# Given instruction
Return only the lines between the line holding "obj.parent = None" and the line holding "# The looks", the two boundary lines included, exactly as they appear.

# Source material
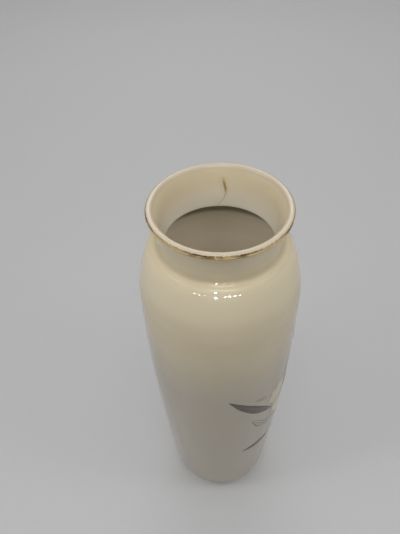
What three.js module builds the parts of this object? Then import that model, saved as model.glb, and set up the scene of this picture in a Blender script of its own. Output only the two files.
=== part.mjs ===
// A tall porcelain flower vase: one slip-cast body with a rolled lip and a foot ring,
// a gilt band fired on the lip, and a floral spray of flat enamel patches on one side.
// Millimetres, +Z up. The origin is the centre of the foot, on the plane the vase stands on.
// The front of the vase faces -Y, and the floral spray is centred near the +X side.

import * as THREE from 'three';

// Driving dimensions of the ware
const HEIGHT = 254;             // table to the crest of the lip
const LIP_RADIUS = 38;          // widest circle of the rolled lip
const LIP_BEAD = 1.85;          // radius of the roll itself
const NECK_RADIUS = 34.3;       // where the shoulder turns up into the neck
const NECK_HEIGHT = 231.5;
const THROAT_RADIUS = 30;       // narrowest circle of the inside
const THROAT_HEIGHT = 229.8;
const SHOULDER_RADIUS = 46.2;   // widest circle of the body
const SHOULDER_HEIGHT = 198;
const HEEL_RADIUS = 34.7;       // where the wall starts to round in to the foot
const HEEL_HEIGHT = 12.9;
const FOOT_RADIUS = 26;         // outer and inner edge of the foot ring
const FOOT_INNER_RADIUS = 22;
const FOOT_RECESS = 2.8;        // height of the glazed underside above the table
const WALL = 3.7;               // even thickness that slip casting leaves
const RADIAL_STEPS = 60;

// Gilding and enamel: modelled thicker than fired gold or colour, so that they are sound solids
const GILT_GAP = 0.05;
const GILT_THICKNESS = 0.25;
const GILT_FROM = -36;          // degrees round the roll, 0 at its widest, 90 at its crest
const GILT_TO = 42;
const ENAMEL_GAP = 0.15;
const ENAMEL_THICKNESS = 0.25;
const SPRAY_AZIMUTH = 80;       // degrees from the front, towards +X
const SPRAY_HEIGHT = 118;       // centre of the open flower above the table

const radians = THREE.MathUtils.degToRad;
const point = (r, z) => new THREE.Vector2(r, z);
const curve = (a, b, c, d) =>
  new THREE.CubicBezierCurve(point(...a), point(...b), point(...c), point(...d));

const finish = {
  porcelain: { color: 0xcbbf9f, roughness: 0.12, metalness: 0 },
  gold: { color: 0xb98b45, roughness: 0.22, metalness: 1 },
  petal: { color: 0xd8c99a, roughness: 0.25, metalness: 0 },
  budPetal: { color: 0xa79da0, roughness: 0.25, metalness: 0 },
  stamen: { color: 0xb98d3c, roughness: 0.3, metalness: 0 },
  leaf: { color: 0x565444, roughness: 0.25, metalness: 0 },
  paleLeaf: { color: 0x8d8f7c, roughness: 0.25, metalness: 0 },
  stem: { color: 0x6d6a4e, roughness: 0.25, metalness: 0 },
};

const vase = new THREE.Group();

function add(name, geometry, look) {
  const mesh = new THREE.Mesh(geometry, new THREE.MeshStandardMaterial(finish[look]));
  mesh.name = name;
  vase.add(mesh);
}

// ---- Ware -------------------------------------------------------------------------------

// Outside of the wall, foot to lip. The neck meets the shoulder in a small hollow fillet.
const FILLET = 2;
const heel = curve([FOOT_RADIUS, 0], [FOOT_RADIUS + 2.2, 1.3],
  [HEEL_RADIUS - 0.5, HEEL_HEIGHT - 4], [HEEL_RADIUS, HEEL_HEIGHT]);
const belly = curve([HEEL_RADIUS, HEEL_HEIGHT], [HEEL_RADIUS + 7, HEEL_HEIGHT + 54],
  [SHOULDER_RADIUS, SHOULDER_HEIGHT - 56], [SHOULDER_RADIUS, SHOULDER_HEIGHT]);
const shoulder = curve([SHOULDER_RADIUS, SHOULDER_HEIGHT], [SHOULDER_RADIUS, SHOULDER_HEIGHT + 6],
  [NECK_RADIUS + 8, NECK_HEIGHT - 2.6], [NECK_RADIUS + FILLET, NECK_HEIGHT - 0.65]);
const fillet = new THREE.QuadraticBezierCurve(shoulder.v3, point(NECK_RADIUS, NECK_HEIGHT),
  point(NECK_RADIUS - 0.3, NECK_HEIGHT + FILLET));
const lipCentre = point(LIP_RADIUS - LIP_BEAD, HEIGHT - LIP_BEAD);
const lipPoint = (degrees, radius = LIP_BEAD) =>
  point(radius * Math.cos(radians(degrees)), radius * Math.sin(radians(degrees))).add(lipCentre);
const LIP_FROM = -78;           // degrees round the roll where the neck runs into it
const LIP_TO = 132;             // and where the funnel of the neck's inside begins
const neckEnd = lipPoint(LIP_FROM);
const neck = curve([fillet.v2.x, fillet.v2.y], [NECK_RADIUS - 0.5, NECK_HEIGHT + 7],
  [neckEnd.x - 1.7, neckEnd.y - 4], [neckEnd.x, neckEnd.y]);

function arc(fromDegrees, toDegrees, steps, radius) {
  return Array.from({ length: steps + 1 }, (_, i) =>
    lipPoint(fromDegrees + ((toDegrees - fromDegrees) * i) / steps, radius));
}

// The inside of the wall follows the outside at one even thickness.
function inset(outside, steps) {
  return outside.getPoints(steps).map((p, i) => {
    const tangent = outside.getTangent(i / steps);
    return point(p.x - WALL * tangent.y, p.y + WALL * tangent.x);
  });
}

function wareOutline() {
  const outside = [heel, belly, shoulder, fillet, neck]
    .flatMap((part, i) => part.getPoints([5, 12, 7, 2, 4][i]).slice(0, -1));
  const wallInside = [heel, belly, shoulder]
    .flatMap((part, i) => inset(part, [4, 9, 7][i]).slice(i ? 1 : 2))
    .reverse();
  const funnelTop = lipPoint(LIP_TO);
  const neckInside = curve([funnelTop.x, funnelTop.y], [funnelTop.x - 2.3, funnelTop.y - 1.9],
    [THROAT_RADIUS, THROAT_HEIGHT + 11], [THROAT_RADIUS, THROAT_HEIGHT]).getPoints(7).slice(1);
  const floor = FOOT_RECESS + WALL;
  const corner = wallInside[wallInside.length - 1];
  return [
    point(0, FOOT_RECESS + 0.6),
    point(FOOT_INNER_RADIUS - 2, FOOT_RECESS),
    point(FOOT_INNER_RADIUS, 0),
    ...outside,
    ...arc(LIP_FROM, LIP_TO, 10),
    ...neckInside,
    ...wallInside,
    point(corner.x - 4, floor + 0.5),
    point(corner.x - 9, floor),
    point(0, floor),
  ];
}

// LatheGeometry turns its outline about Y, so the result is stood up onto Z.
function lathe(outline) {
  return new THREE.LatheGeometry(outline, RADIAL_STEPS).rotateX(Math.PI / 2);
}

add('porcelain_body', lathe(wareOutline()), 'porcelain');

function giltOutline() {
  const inner = LIP_BEAD + GILT_GAP;
  const over = arc(GILT_FROM, GILT_TO, 4, inner + GILT_THICKNESS);
  const under = arc(GILT_TO, GILT_FROM, 4, inner);
  return [...over, ...under, over[0].clone()];
}

add('gilt_lip_band', lathe(giltOutline()), 'gold');

// ---- Floral spray -----------------------------------------------------------------------

// The spray is drawn flat, x millimetres round the wall and y millimetres up from the centre of
// the open flower, and each patch is then wrapped onto the wall.

const BELLY_SAMPLES = belly.getPoints(200);

function wallRadius(height) {
  const i = BELLY_SAMPLES.findIndex((p) => p.y >= height);
  const [low, high] = [BELLY_SAMPLES[i - 1], BELLY_SAMPLES[i]];
  return low.x + ((high.x - low.x) * (height - low.y)) / (high.y - low.y);
}

function onWall(x, y, standOff) {
  const z = SPRAY_HEIGHT + y;
  const r = wallRadius(z);
  const angle = radians(SPRAY_AZIMUTH) + x / r;
  return [(r + standOff) * Math.sin(angle), -(r + standOff) * Math.cos(angle), z];
}

// One closed patch along a spine: a grid of rows and columns on its outer face, the same grid on
// its inner face, and a wall round the edge. width(t) is the half width from start 0 to tip 1.
// reach(s) is how much of the spine's length the patch covers at s, from -1 to 1 across it.
const MAX_STEP = 4.6;           // keeps the flat facets of a patch clear of the round wall

function patchGeometry(spine, width, reach) {
  const rows = Math.max(4, Math.ceil(spine.getLength() / MAX_STEP));
  const widest = Math.max(...Array.from({ length: 21 }, (_, i) => width(i / 20)));
  const columns = 2 * Math.max(1, Math.ceil(widest / MAX_STEP));
  const positions = [];
  for (const standOff of [ENAMEL_GAP, ENAMEL_GAP + ENAMEL_THICKNESS]) {
    for (let i = 0; i <= rows; i += 1) {
      for (let j = 0; j <= columns; j += 1) {
        const s = (2 * j) / columns - 1;
        const t = (i / rows) * reach(s);
        const middle = spine.getPointAt(t);
        const along = spine.getTangentAt(t);
        const across = width(i / rows) * s;
        positions.push(...onWall(middle.x - across * along.y, middle.y + across * along.x, standOff));
      }
    }
  }
  const perFace = (rows + 1) * (columns + 1);
  const at = (face, i, j) => face * perFace + i * (columns + 1) + j;
  const indices = [];
  const quad = (a, b, c, d) => indices.push(a, b, c, a, c, d);
  for (let i = 0; i < rows; i += 1) {
    for (let j = 0; j < columns; j += 1) {
      quad(at(1, i, j), at(1, i + 1, j), at(1, i + 1, j + 1), at(1, i, j + 1));
      quad(at(0, i, j), at(0, i, j + 1), at(0, i + 1, j + 1), at(0, i + 1, j));
    }
    quad(at(0, i, 0), at(0, i + 1, 0), at(1, i + 1, 0), at(1, i, 0));
    quad(at(0, i + 1, columns), at(0, i, columns), at(1, i, columns), at(1, i + 1, columns));
  }
  for (let j = 0; j < columns; j += 1) {
    quad(at(0, 0, j + 1), at(0, 0, j), at(1, 0, j), at(1, 0, j + 1));
    quad(at(0, rows, j), at(0, rows, j + 1), at(1, rows, j + 1), at(1, rows, j));
  }
  const geometry = new THREE.BufferGeometry();
  geometry.setAttribute('position', new THREE.Float32BufferAttribute(positions, 3));
  geometry.setIndex(indices);
  return geometry;
}

function addPatch(name, spinePoints, width, look, reach = () => 1) {
  const spine = new THREE.SplineCurve(spinePoints.map((p) => point(...p)));
  add(name, patchGeometry(spine, width, reach), look);
}

// Half widths: a leaf tapers to both ends, a petal is broad with a rounded end, a stem is even.
const TIP = 0.3;
const leafWidth = (half) => (t) => TIP + half * Math.sin(Math.PI * t ** 0.9) ** 0.9;
const petalWidth = (half) => (t) =>
  half * (0.16 + 0.84 * Math.sin(0.8 * Math.PI * t ** 1.15) ** 0.85);
const petalReach = (s) => 1 - 0.2 * Math.abs(s) ** 2.4;
const stemWidth = (half) => (t) => half * (1 - 0.4 * t);

// Five petals round the open flower: direction in degrees, length and half width.
const FLOWER = point(-4, 0);
const PETAL_START = 5.5;
const petals = [
  [85, 19, 9.4],
  [157, 22, 9.8],
  [229, 21, 9.8],
  [301, 20, 9.4],
  [13, 21, 9.8],
];
petals.forEach(([direction, length, half], i) => {
  const outward = point(Math.cos(radians(direction)), Math.sin(radians(direction)));
  const at = (distance) => outward.clone().multiplyScalar(distance).add(FLOWER).toArray();
  addPatch(`petal_${i + 1}`, [at(PETAL_START), at(PETAL_START + length)], petalWidth(half), 'petal',
    petalReach);
});

const CENTRE_RADIUS = 4;
const discWidth = (t) => TIP + CENTRE_RADIUS * Math.sqrt(Math.max(0, 1 - (2 * t - 1) ** 2));
addPatch('flower_centre', [[FLOWER.x, -CENTRE_RADIUS], [FLOWER.x, CENTRE_RADIUS]],
  discWidth, 'stamen');

const BUD_PETAL = 2.6;
addPatch('bud_petal_left', [[-2.6, 41.6], [-4.4, 47], [-2, 53]], leafWidth(BUD_PETAL), 'budPetal');
addPatch('bud_petal_middle', [[0.6, 42], [1.6, 49], [4.4, 56]], leafWidth(BUD_PETAL), 'budPetal');
addPatch('bud_petal_right', [[3.6, 41], [8, 45], [10.6, 52]], leafWidth(BUD_PETAL), 'budPetal');
addPatch('bud_calyx', [[-2, 36.4], [0, 40.4]], (t) => 0.7 + 1.8 * t, 'leaf');
addPatch('small_bud', [[14.6, -48.6], [18, -47.4], [22.5, -44.6]], leafWidth(2), 'budPetal');

// Leaves: name, spine from base to tip, half width and colour
const leaves = [
  ['leaf_long_left', [[-25.5, -7], [-43, 7.8], [-59.4, 23]], 3.2, 'leaf'],
  ['leaf_sliver_left', [[-34, 12.8], [-37.5, 15.2], [-42, 16]], 1.3, 'paleLeaf'],
  ['leaf_curled_left', [[-19, -25.5], [-32, -19], [-41.4, -8]], 2.6, 'paleLeaf'],
  ['leaf_narrow_low', [[-19, -49], [-30.5, -48.6], [-42.4, -50.4]], 2.6, 'leaf'],
  ['leaf_long_right', [[19.5, -9.5], [35, -3], [50, 11]], 4.2, 'leaf'],
  ['leaf_broad_right', [[12.5, -27], [27, -31.5], [41, -31]], 4, 'paleLeaf'],
  ['leaf_small_high', [[12.5, 21], [18.5, 27.5], [25, 37]], 2.4, 'paleLeaf'],
];
leaves.forEach(([name, spine, half, look]) => addPatch(name, spine, leafWidth(half), look));

// Stems: name, spine and half width
const stems = [
  ['stem_main', [[-6.5, -24.5], [-3, -42], [-8, -63]], 0.8],
  ['stem_bud', [[-13.2, 19.5], [-13.9, 28], [-2.8, 35.4]], 0.6],
  ['stem_left', [[-5.4, -37], [-11, -31.6], [-17.8, -27.6]], 0.5],
  ['stem_right', [[-1.8, -45], [6, -49.6], [13.8, -49]], 0.5],
];
stems.forEach(([name, spine, half]) => addPatch(name, spine, stemWidth(half), 'stem'));

export default vase;
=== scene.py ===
import math

import bpy
import numpy as np
from mathutils import Matrix, Vector


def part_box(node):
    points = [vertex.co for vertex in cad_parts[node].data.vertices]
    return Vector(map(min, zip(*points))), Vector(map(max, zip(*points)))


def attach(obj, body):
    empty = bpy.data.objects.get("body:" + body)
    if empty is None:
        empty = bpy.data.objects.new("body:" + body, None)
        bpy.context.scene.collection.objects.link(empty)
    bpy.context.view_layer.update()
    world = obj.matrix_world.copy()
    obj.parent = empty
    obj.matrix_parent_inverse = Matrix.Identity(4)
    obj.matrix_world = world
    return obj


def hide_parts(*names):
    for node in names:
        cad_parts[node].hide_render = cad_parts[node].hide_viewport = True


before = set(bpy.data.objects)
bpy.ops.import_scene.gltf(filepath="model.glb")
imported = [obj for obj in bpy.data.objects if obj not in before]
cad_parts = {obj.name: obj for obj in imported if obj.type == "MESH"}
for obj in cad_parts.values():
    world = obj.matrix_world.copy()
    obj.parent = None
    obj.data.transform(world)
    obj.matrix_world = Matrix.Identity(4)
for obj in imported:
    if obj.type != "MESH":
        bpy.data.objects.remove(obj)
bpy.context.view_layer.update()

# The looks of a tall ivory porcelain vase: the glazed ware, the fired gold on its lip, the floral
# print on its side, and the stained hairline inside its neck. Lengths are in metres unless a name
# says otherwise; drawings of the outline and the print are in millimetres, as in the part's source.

ware_low, ware_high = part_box("porcelain_body")

MM = 0.001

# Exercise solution
    obj.parent = None
    obj.data.transform(world)
    obj.matrix_world = Matrix.Identity(4)
for obj in imported:
    if obj.type != "MESH":
        bpy.data.objects.remove(obj)
bpy.context.view_layer.update()

# The looks of a tall ivory porcelain vase: the glazed ware, the fired gold on its lip, the floral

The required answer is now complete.